What you should do: All material below is to be reproduced exactly.

── Provided data ──

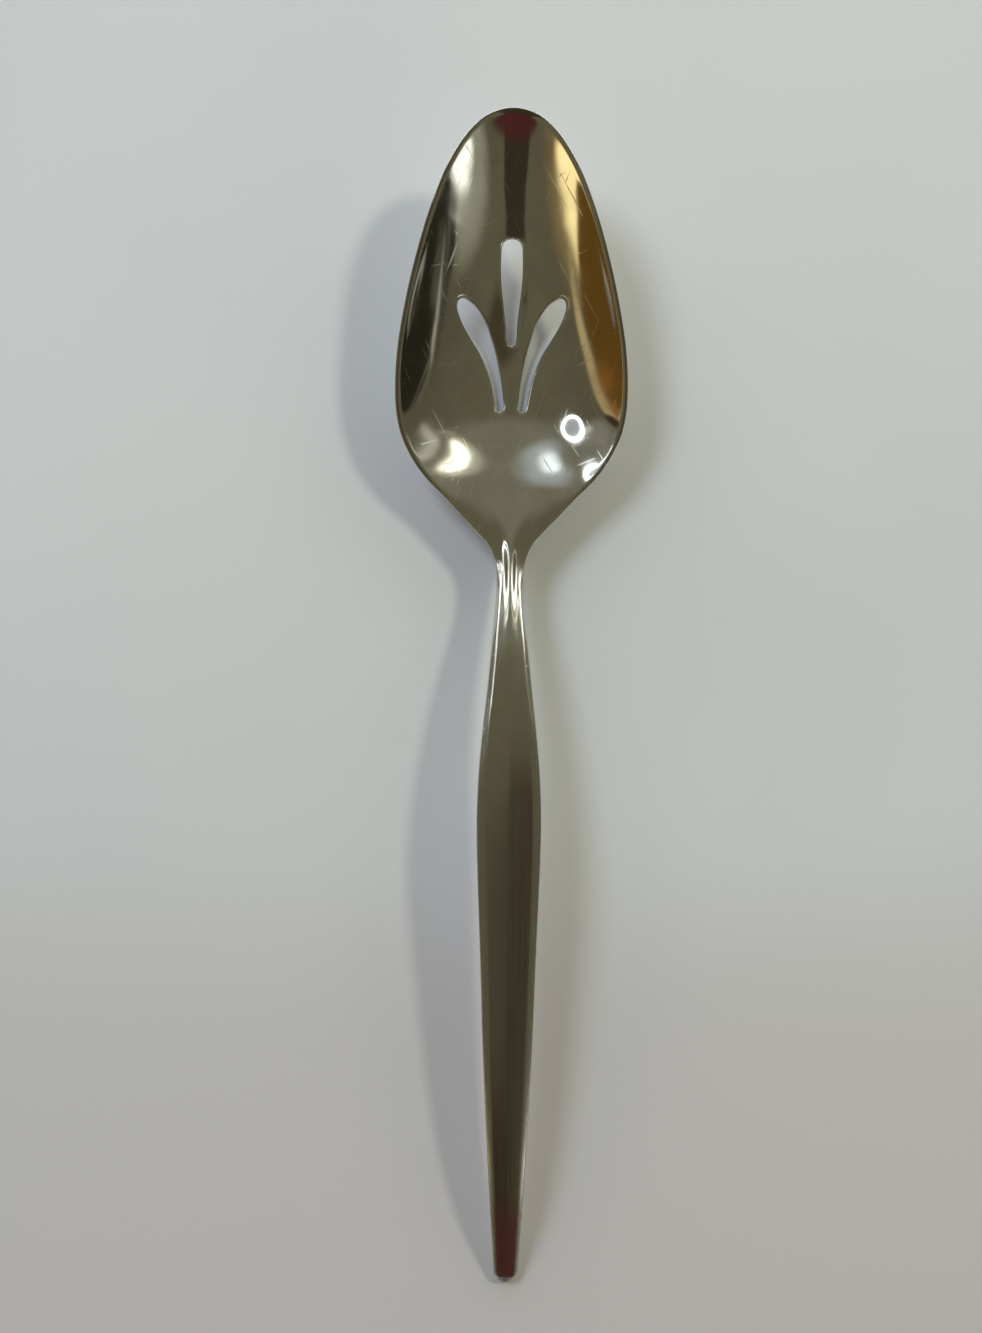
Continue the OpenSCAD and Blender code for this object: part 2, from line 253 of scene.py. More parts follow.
middle_line = profile(
    bowl_points(FLOOR_FRONT_SHARES, BOWL_WALL, FRONT_HEIGHT)
    + bowl_points(FLOOR_BACK_SHARES, BOWL_WALL, NECK_HEIGHT)
    + handle_points(CLIMB_SHARES, NECK_HEIGHT, ARCH_HEIGHT)
    + handle_points(FALL_SHARES, END_THICKNESS, ARCH_HEIGHT),
    PROFILE_BLUR,
) - REST_WEAR
thickness_line = profile(
    bowl_points(WALL_SHARES, BOWL_WALL, NECK_THICKNESS)
    + handle_points(SLIM_SHARES, HANDLE_THICKNESS, NECK_THICKNESS)
    + [(SPOON_LENGTH, END_THICKNESS)],
    PROFILE_BLUR,
)
edge_drops = BEVEL_DROP * thickness_line / HANDLE_THICKNESS
rim_back = [
    (place * BOWL_LENGTH, mix(EDGE_HEIGHT, RIM_HEIGHT, share) - RIM_DIP * dip)
    for place, share, dip in RIM_BACK_SHARES
]
rim_front = bowl_points(RIM_FRONT_SHARES, RIM_HEIGHT, FRONT_HEIGHT)
rim_line = profile(rim_front + rim_back, RIM_BLUR) - REST_WEAR
edge_line = np.where(stations < BOWL_LENGTH, rim_line, middle_line - edge_drops)
edge_line = soften(edge_line, EDGE_BLUR)
turns = ease(TURN_START, TURN_END, stations)
foot_line = edge_line - mix(RIM_EDGE, thickness_line - 2 * edge_drops, turns)
ridge_line = RIDGE_HEIGHT * ease(RIDGE_START, RIDGE_TOP, stations)
ridge_line *= 1 - ease(RIDGE_TOP, RIDGE_END, stations)


def at(line, s):
    return np.interp(s, stations, line)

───

Task result:
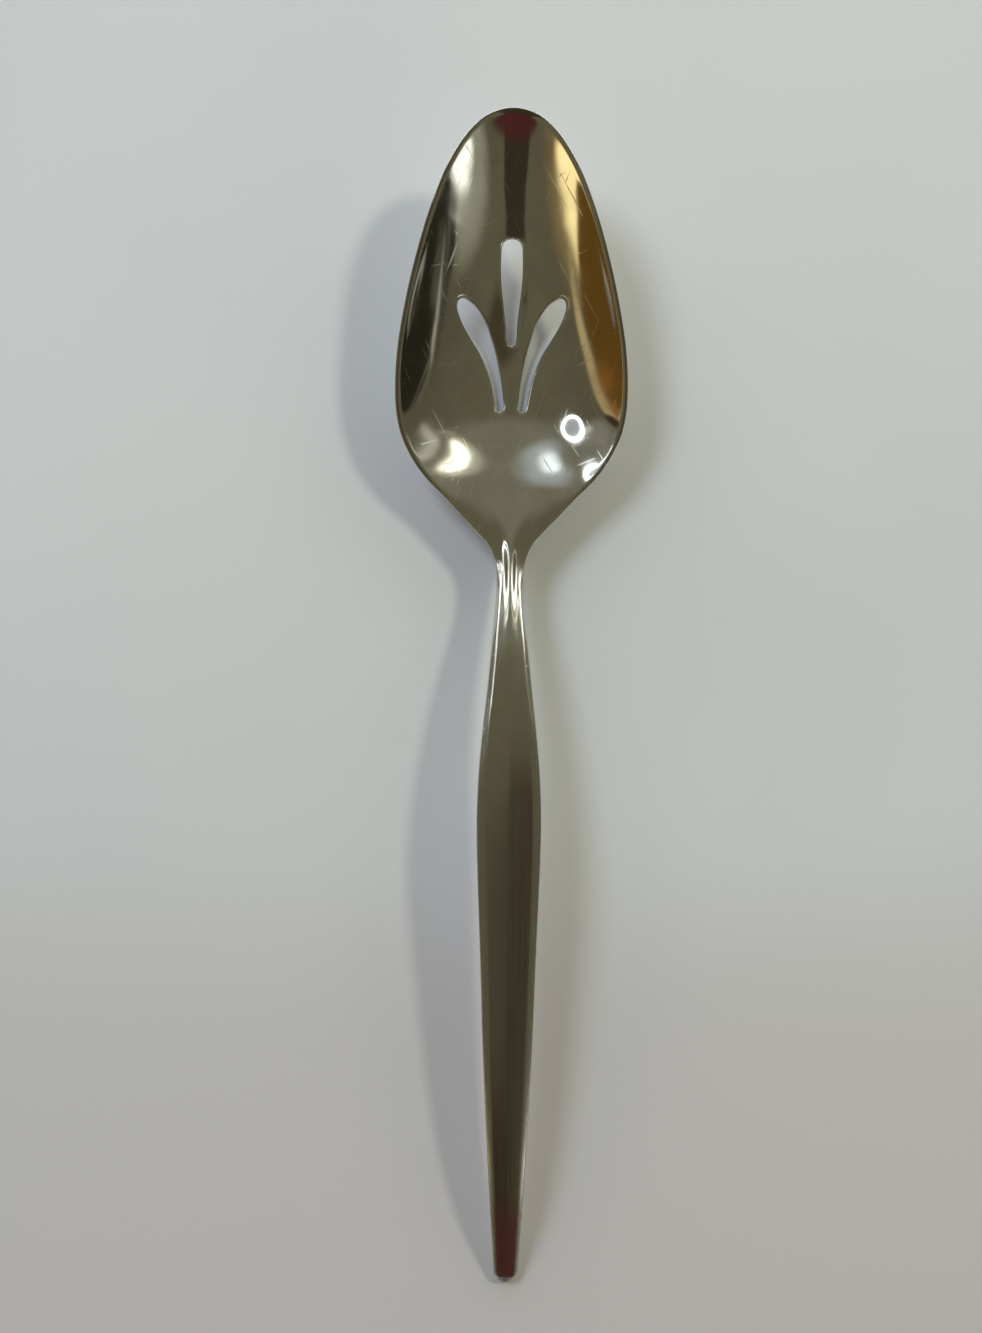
Continue the OpenSCAD and Blender code for this object: part 2, from line 253 of scene.py. More parts follow.
middle_line = profile(
    bowl_points(FLOOR_FRONT_SHARES, BOWL_WALL, FRONT_HEIGHT)
    + bowl_points(FLOOR_BACK_SHARES, BOWL_WALL, NECK_HEIGHT)
    + handle_points(CLIMB_SHARES, NECK_HEIGHT, ARCH_HEIGHT)
    + handle_points(FALL_SHARES, END_THICKNESS, ARCH_HEIGHT),
    PROFILE_BLUR,
) - REST_WEAR
thickness_line = profile(
    bowl_points(WALL_SHARES, BOWL_WALL, NECK_THICKNESS)
    + handle_points(SLIM_SHARES, HANDLE_THICKNESS, NECK_THICKNESS)
    + [(SPOON_LENGTH, END_THICKNESS)],
    PROFILE_BLUR,
)
edge_drops = BEVEL_DROP * thickness_line / HANDLE_THICKNESS
rim_back = [
    (place * BOWL_LENGTH, mix(EDGE_HEIGHT, RIM_HEIGHT, share) - RIM_DIP * dip)
    for place, share, dip in RIM_BACK_SHARES
]
rim_front = bowl_points(RIM_FRONT_SHARES, RIM_HEIGHT, FRONT_HEIGHT)
rim_line = profile(rim_front + rim_back, RIM_BLUR) - REST_WEAR
edge_line = np.where(stations < BOWL_LENGTH, rim_line, middle_line - edge_drops)
edge_line = soften(edge_line, EDGE_BLUR)
turns = ease(TURN_START, TURN_END, stations)
foot_line = edge_line - mix(RIM_EDGE, thickness_line - 2 * edge_drops, turns)
ridge_line = RIDGE_HEIGHT * ease(RIDGE_START, RIDGE_TOP, stations)
ridge_line *= 1 - ease(RIDGE_TOP, RIDGE_END, stations)


def at(line, s):
    return np.interp(s, stations, line)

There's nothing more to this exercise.